**Dataset excerpt:**
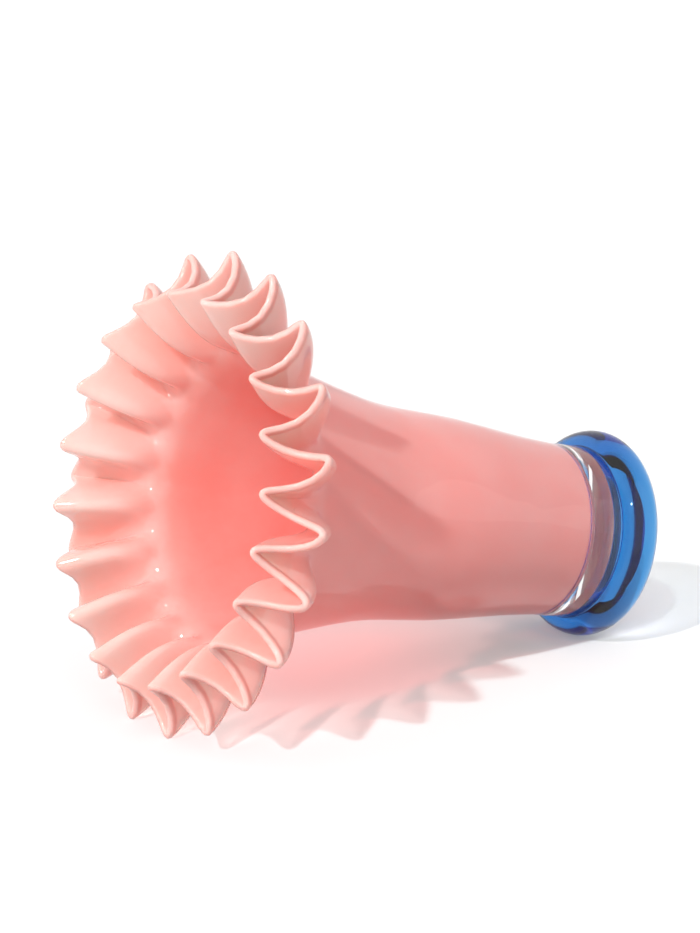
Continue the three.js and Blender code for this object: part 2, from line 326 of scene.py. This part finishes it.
def arc(centre_x, centre_y, radius, start, end, rows):
    """Points of radius and height along an arc."""
    angles = np.linspace(start, end, rows + 1)
    return [(centre_x + radius * math.cos(a), centre_y + radius * math.sin(a)) for a in angles]


# Meshes

def skin(name, rings, round_trip=False):
    """One closed surface over rings in order, capped at both ends or run round to its start."""
    points = np.concatenate(rings) * MM
    count = len(rings[0])
    mesh = bpy.data.meshes.new(name)
    faces = []
    pairs = [(i, i + 1) for i in range(len(rings) - 1)]
    if round_trip:
        pairs.append((len(rings) - 1, 0))
    for a, b in pairs:
        for i in range(count):
            j = (i + 1) % count
            faces.append((a * count + i, a * count + j, b * count + j, b * count + i))
    if not round_trip:
        faces.append(tuple(range(count))[::-1])
        faces.append(tuple(range((len(rings) - 1) * count, len(rings) * count)))
    mesh.from_pydata(points.tolist(), [], faces)
    mesh.validate()
    mesh.shade_smooth()
    piece = bpy.data.objects.new(name, mesh)
    bpy.context.scene.collection.objects.link(piece)
    return piece


def pink_cup():
    """The opaque layer, with a rounded bottom and a swollen edge inside the clear lip."""
    outside = [
        *corner_rings(SEAT_LINE_RADIUS, SEAT, CUP_CORNER_RADIUS),
        *wall_rings(0, 0, PINK_LIP_SWELL),
    ]
    inside_corner = CUP_CORNER_RADIUS - (CUP_FLOOR_THICKNESS - PINK_BODY_WALL)
    floor = CUP_BOTTOM + CUP_FLOOR_THICKNESS
    inside = [
        *corner_rings(SEAT_LINE_RADIUS - PINK_BODY_WALL, floor + inside_corner, inside_corner),
        *wall_rings(-PINK_BODY_WALL, -PINK_RIM_WALL),
    ]
    edge = lip_rings(PINK_LIP_SWELL, -PINK_RIM_WALL)
    cup = skin("pink_cup_glass", [*outside, *edge, *inside[::-1]])
    swollen = round(FLARE_ROWS * PINK_LIP_SHARE)
    rings = [len(outside) - swollen, swollen + len(edge), len(inside)]
    sides = np.repeat([OUTSIDE, AT_LIP, INSIDE], [count * STEPS for count in rings])
    cup.data.attributes.new(GLASS_SIDE, "FLOAT", "POINT").data.foreach_set("value", sides)
    return cup


def clear_casing():
    """The clear layer over the cup's side, drawn over the pink's edge at the lip."""
    outside = [level_ring(BODY_RADIUS, SEAT), *wall_rings(CLEAR_BODY_WALL, CLEAR_RIM_WALL)]
    hidden = [
        level_ring(SEAT_LINE_RADIUS - OVERLAP, SEAT),
        *wall_rings(-OVERLAP, -OVERLAP)[:-LIP_START_ROWS],
    ]
    lip = lip_rings(CLEAR_RIM_WALL, -PINK_RIM_WALL)
    return skin("clear_casing_glass", [*outside, *lip, *hidden[::-1]], round_trip=True)


def turned(name, profile, round_trip=False):
    """A solid of revolution, smooth apart from the corners of its profile."""
    piece = skin(name, [level_ring(radius, height) for radius, height in profile], round_trip)
    piece.data.set_sharp_from_angle(angle=SHARP_CORNER)
    return piece


def clear_base():
    """Thick glass between the cup's bottom and the foot, with a plug inside the foot's bore."""
    band_bottom = COLLAR_TOP + GAP
    plug_radius = BORE_RADIUS - GAP
    underside = []
    for row in range(1, ARCH_ROWS + 1):
        share = row / ARCH_ROWS
        underside.append((plug_radius * share, COLLAR_TOP - PLUG_DEPTH + PLUG_ARCH * (1 - share**2)))
    corner = SEAT_LINE_RADIUS - CUP_CORNER_RADIUS
    dish = arc(corner, SEAT, CUP_CORNER_RADIUS - OVERLAP, 0, -math.pi / 2, CORNER_ROWS)
    return turned("clear_base_glass", [
        *underside,
        (plug_radius, band_bottom),
        (BODY_RADIUS, band_bottom),
        (BODY_RADIUS, SEAT - GAP),
        *dish,
        (DISH_CENTRE_RADIUS, CUP_BOTTOM + OVERLAP),
    ])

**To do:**
Quote each line of the data above exactly as written.

**Correct result:**
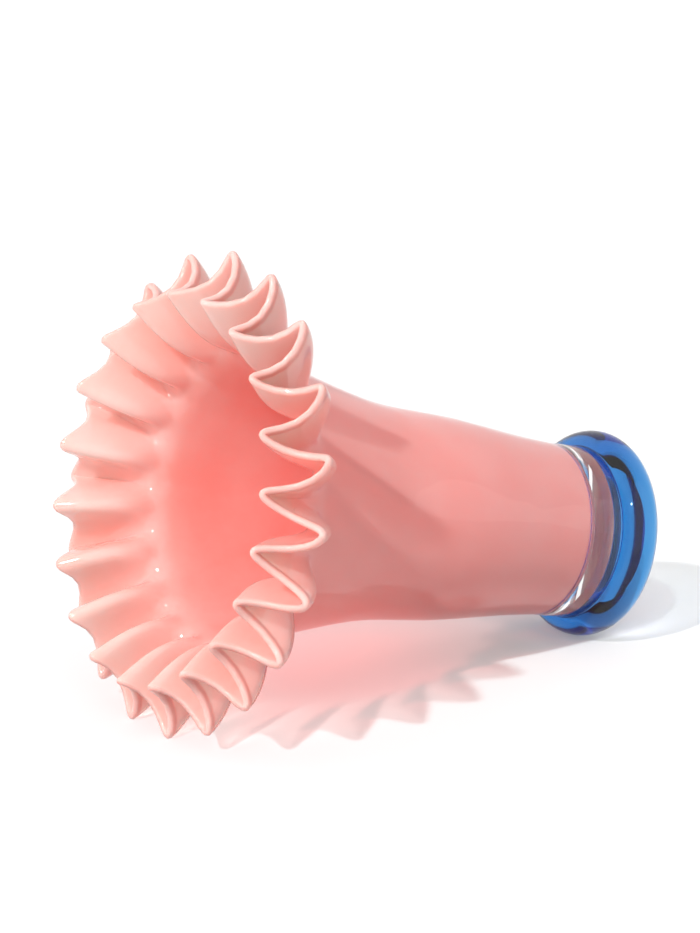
Continue the three.js and Blender code for this object: part 2, from line 326 of scene.py. This part finishes it.
def arc(centre_x, centre_y, radius, start, end, rows):
    """Points of radius and height along an arc."""
    angles = np.linspace(start, end, rows + 1)
    return [(centre_x + radius * math.cos(a), centre_y + radius * math.sin(a)) for a in angles]


# Meshes

def skin(name, rings, round_trip=False):
    """One closed surface over rings in order, capped at both ends or run round to its start."""
    points = np.concatenate(rings) * MM
    count = len(rings[0])
    mesh = bpy.data.meshes.new(name)
    faces = []
    pairs = [(i, i + 1) for i in range(len(rings) - 1)]
    if round_trip:
        pairs.append((len(rings) - 1, 0))
    for a, b in pairs:
        for i in range(count):
            j = (i + 1) % count
            faces.append((a * count + i, a * count + j, b * count + j, b * count + i))
    if not round_trip:
        faces.append(tuple(range(count))[::-1])
        faces.append(tuple(range((len(rings) - 1) * count, len(rings) * count)))
    mesh.from_pydata(points.tolist(), [], faces)
    mesh.validate()
    mesh.shade_smooth()
    piece = bpy.data.objects.new(name, mesh)
    bpy.context.scene.collection.objects.link(piece)
    return piece


def pink_cup():
    """The opaque layer, with a rounded bottom and a swollen edge inside the clear lip."""
    outside = [
        *corner_rings(SEAT_LINE_RADIUS, SEAT, CUP_CORNER_RADIUS),
        *wall_rings(0, 0, PINK_LIP_SWELL),
    ]
    inside_corner = CUP_CORNER_RADIUS - (CUP_FLOOR_THICKNESS - PINK_BODY_WALL)
    floor = CUP_BOTTOM + CUP_FLOOR_THICKNESS
    inside = [
        *corner_rings(SEAT_LINE_RADIUS - PINK_BODY_WALL, floor + inside_corner, inside_corner),
        *wall_rings(-PINK_BODY_WALL, -PINK_RIM_WALL),
    ]
    edge = lip_rings(PINK_LIP_SWELL, -PINK_RIM_WALL)
    cup = skin("pink_cup_glass", [*outside, *edge, *inside[::-1]])
    swollen = round(FLARE_ROWS * PINK_LIP_SHARE)
    rings = [len(outside) - swollen, swollen + len(edge), len(inside)]
    sides = np.repeat([OUTSIDE, AT_LIP, INSIDE], [count * STEPS for count in rings])
    cup.data.attributes.new(GLASS_SIDE, "FLOAT", "POINT").data.foreach_set("value", sides)
    return cup


def clear_casing():
    """The clear layer over the cup's side, drawn over the pink's edge at the lip."""
    outside = [level_ring(BODY_RADIUS, SEAT), *wall_rings(CLEAR_BODY_WALL, CLEAR_RIM_WALL)]
    hidden = [
        level_ring(SEAT_LINE_RADIUS - OVERLAP, SEAT),
        *wall_rings(-OVERLAP, -OVERLAP)[:-LIP_START_ROWS],
    ]
    lip = lip_rings(CLEAR_RIM_WALL, -PINK_RIM_WALL)
    return skin("clear_casing_glass", [*outside, *lip, *hidden[::-1]], round_trip=True)


def turned(name, profile, round_trip=False):
    """A solid of revolution, smooth apart from the corners of its profile."""
    piece = skin(name, [level_ring(radius, height) for radius, height in profile], round_trip)
    piece.data.set_sharp_from_angle(angle=SHARP_CORNER)
    return piece


def clear_base():
    """Thick glass between the cup's bottom and the foot, with a plug inside the foot's bore."""
    band_bottom = COLLAR_TOP + GAP
    plug_radius = BORE_RADIUS - GAP
    underside = []
    for row in range(1, ARCH_ROWS + 1):
        share = row / ARCH_ROWS
        underside.append((plug_radius * share, COLLAR_TOP - PLUG_DEPTH + PLUG_ARCH * (1 - share**2)))
    corner = SEAT_LINE_RADIUS - CUP_CORNER_RADIUS
    dish = arc(corner, SEAT, CUP_CORNER_RADIUS - OVERLAP, 0, -math.pi / 2, CORNER_ROWS)
    return turned("clear_base_glass", [
        *underside,
        (plug_radius, band_bottom),
        (BODY_RADIUS, band_bottom),
        (BODY_RADIUS, SEAT - GAP),
        *dish,
        (DISH_CENTRE_RADIUS, CUP_BOTTOM + OVERLAP),
    ])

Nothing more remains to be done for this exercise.